I know how you feel with BBQ's and buffets. I avoid them aswell but recently they have become unavoidable and I have been left as that rude person who was invited to the wedding/party and didn't eat the food that they paid for. In that way, it affects my life and my relationship with my friends and partner.
Recently he and i went out for breakfast on a saturday morning. My anxiety was heightened already that morning for no particular reason. I woke up with a knot in my stomach the a coffee and a hug couldn't fix. Anyway, we ordered and I ordered avocado on toast. Now, the one thing I do which doesn't help is watch the people in the open-style kitchens and at the front desk touching money and then touching food. My hands start to sweat and I instantly become agitated but deep inside myself I was disappointed with how I felt and attempted to ignore it for the sake of my boyfriend.
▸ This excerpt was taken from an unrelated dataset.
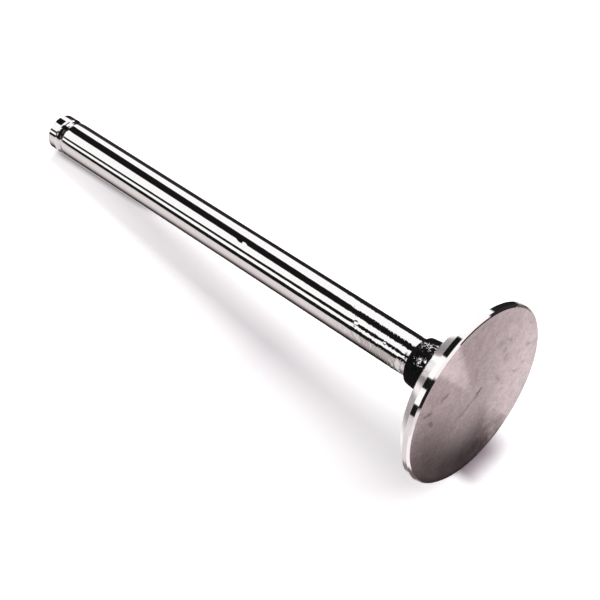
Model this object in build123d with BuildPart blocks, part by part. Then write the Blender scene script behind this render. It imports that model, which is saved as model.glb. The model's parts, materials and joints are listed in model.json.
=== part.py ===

He and I are both shift workers and we rarely had a day together in weeks, so i didnt want to ruin it but i did and i became this type of customer monster that i didnt want to be. My toast was cold, my coffee was burnt, the table wasn't even..all these minor ridiculous things that any other day i would ignore. Instead of opening my mouth and telling him "im incredibly anxious about getting sick today" i ruined our morning with my snippy complaints.
These are the sorts of days where it affects me, they are usually rare but seem to stand out the most.